Duverger's Law vs Plurality Voting

These are related but not the same. Plurality voting is the election rule where the candidate with the most votes wins, while Duverger's Law is the theory that this rule, combined with single-member districts, tends to produce a two-party system. One is the mechanism, the other is the pattern it helps create.

Key things to remember about Duverger's Law

  • Duverger's Law says winner-take-all, single-member district elections tend to produce two dominant parties.

  • The law works because voters and candidates react strategically to a system where small parties rarely win seats.

  • In the United States, it helps explain why Democrats and Republicans dominate national politics.

  • The idea is a tendency, not a perfect rule, so third parties can still matter even when they do not win often.

  • If you can connect election rules to party behavior, you are using Duverger's Law the right way.

Frequently asked questions about Duverger's Law

What is Duverger's Law in Intro to American Government?

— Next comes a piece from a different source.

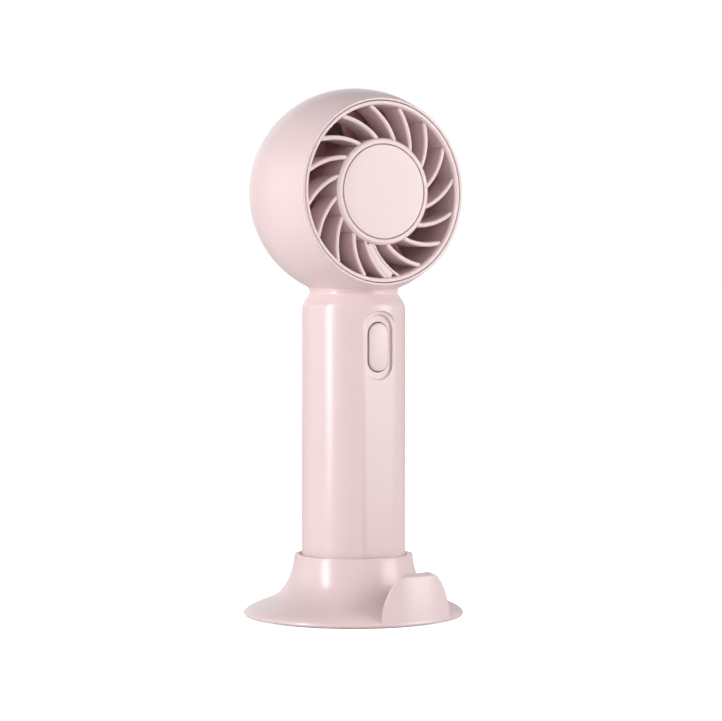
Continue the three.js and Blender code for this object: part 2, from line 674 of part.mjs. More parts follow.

Duverger's Law is the idea that single-member, winner-take-all elections tend to create a two-party system. In Intro to American Government, it is used to explain why U.S. politics is dominated by Democrats and Republicans instead of many equally powerful parties.

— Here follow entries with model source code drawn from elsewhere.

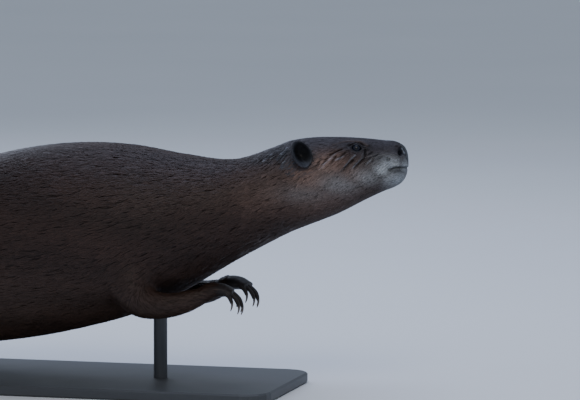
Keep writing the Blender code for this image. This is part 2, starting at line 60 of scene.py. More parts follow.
# behind, top, bottom, half width, belt, power above the belt, power below it
sections = np.array((
    (0.5, -23, -34, 6, 0.50, 2.1, 2.1),
    (1.6, -17.5, -40, 11.5, 0.48, 2.2, 2.2),
    (4, -11.5, -47, 17.5, 0.46, 2.3, 2.4),
    (8, -7.8, -52, 22, 0.45, 2.3, 2.5),
    (14, -4.8, -56, 25.5, 0.44, 2.3, 2.6),
    (28, -3.1, -62, 29, 0.43, 2.3, 2.6),
    (45, -1.4, -70, 33, 0.43, 2.3, 2.5),
    (80, 0.3, -88, 46, 0.42, 2.4, 2.4),
    (120, -1.6, -104, 54, 0.43, 2.4, 2.3),
    (137, -5, -111, 55, 0.45, 2.3, 2.2),
    (149, -9.8, -117, 56, 0.46, 2.2, 2.2),
    (195, -25.4, -142, 64, 0.49, 2.1, 2.1),
    (260, -22, -181, 86.5, 0.48, 2.1, 2.2),
    (326, -12.3, -212, 107, 0.46, 2.1, 2.3),
    (367, -10.7, -224, 115, 0.46, 2.1, 2.3),
    (480, -25, -246, 125, 0.46, 2.1, 2.3),
    (675, -113, -244, 101, 0.49, 2.1, 2.1),
    (745, -149, -221, 65, 0.50, 2, 2),
    (770, -159, -212, 51, 0.50, 2, 2),
    (820, -171, -202, 36, 0.50, 2, 2),
    (850, -175, -199, 33, 0.50, 2, 2),
))

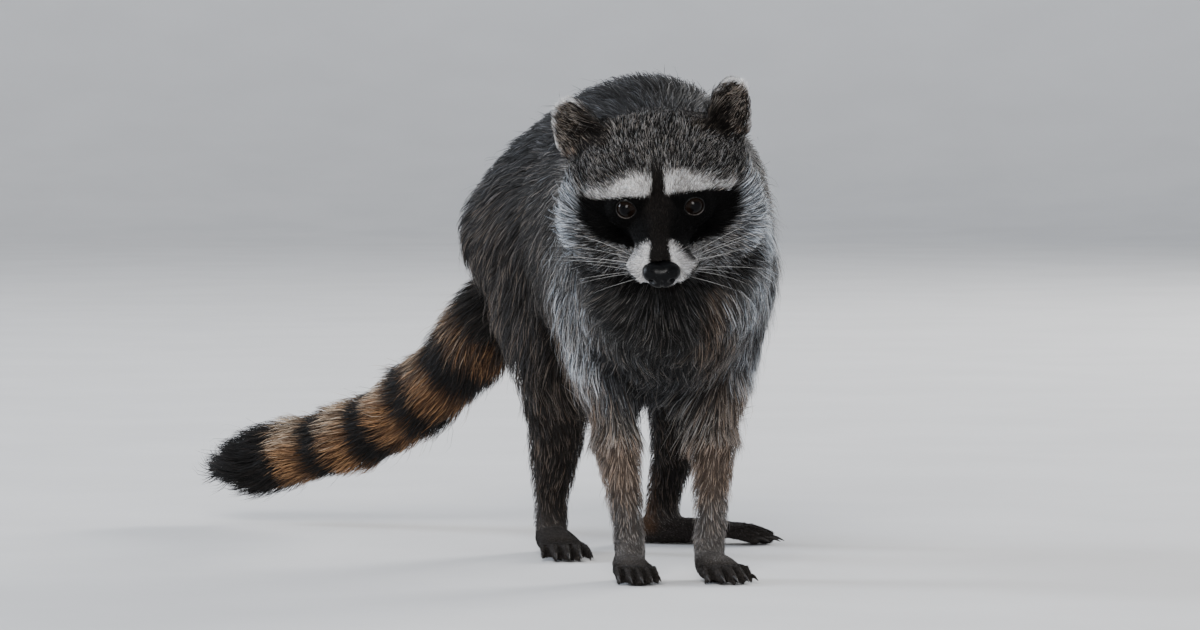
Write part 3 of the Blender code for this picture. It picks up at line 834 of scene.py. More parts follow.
def refine(skin):
    """Finer mesh round the eyes, the nose and the mouth, and on the toes but for their soles."""
    select_only(skin)
    for reach in (17, 12.5):
        in_edit_mode(bpy.ops.mesh.select_all, action="DESELECT")
        faces = skin.data.polygons
        centres = rows_of(faces, "center", 3)
        not_sole = rows_of(faces, "normal", 3)[:, 2] > -0.4
        near = np.linalg.norm(centres - NOSE_AT, axis=1) < (reach + 9) * MM
        for side in SIDES:
            near |= np.linalg.norm(centres - EYE_AT[side], axis=1) < reach * MM
        for name in HEADINGS:
            near |= toe_places(name, centres, 6, reach + 5)[3] & not_sole
        faces.foreach_set("select", near)
        in_edit_mode(bpy.ops.mesh.subdivide, number_cuts=1, smoothness=0.0)
    apply_modifier(skin, "TRIANGULATE")


LID_OPEN, LID_WIDE = 5.3, 6.15           # half the height and half the width between the lids
LID_AT = EYE_RADIUS + 0.45     # radius of the lids' edge round the ball's centre
EYE_SUNK = 2.2                 # how much deeper than its solid an eyeball sits
GAZE_OUT, GAZE_UP = (math.radians(turn) for turn in (19.0, 6.0))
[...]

How does Duverger's Law work?

It works through incentives. When only one winner can take a district, voters often avoid third parties because they do not want to waste their vote, and candidates avoid running without a realistic path to victory. Over time, that pushes politics toward two major parties.

Is Duverger's Law a rule or a theory?

It is best treated as a theory or pattern, not a law in the strict scientific sense. It describes what usually happens in certain electoral systems, but there are exceptions, especially where local parties, coalitions, or different voting rules change the result.

Why do third parties struggle under Duverger's Law?

Third parties struggle because winning a single district is hard when voters think only the top two candidates have a real chance. Even when a third party has support, voters may shift to a major party candidate to avoid helping their least preferred option win.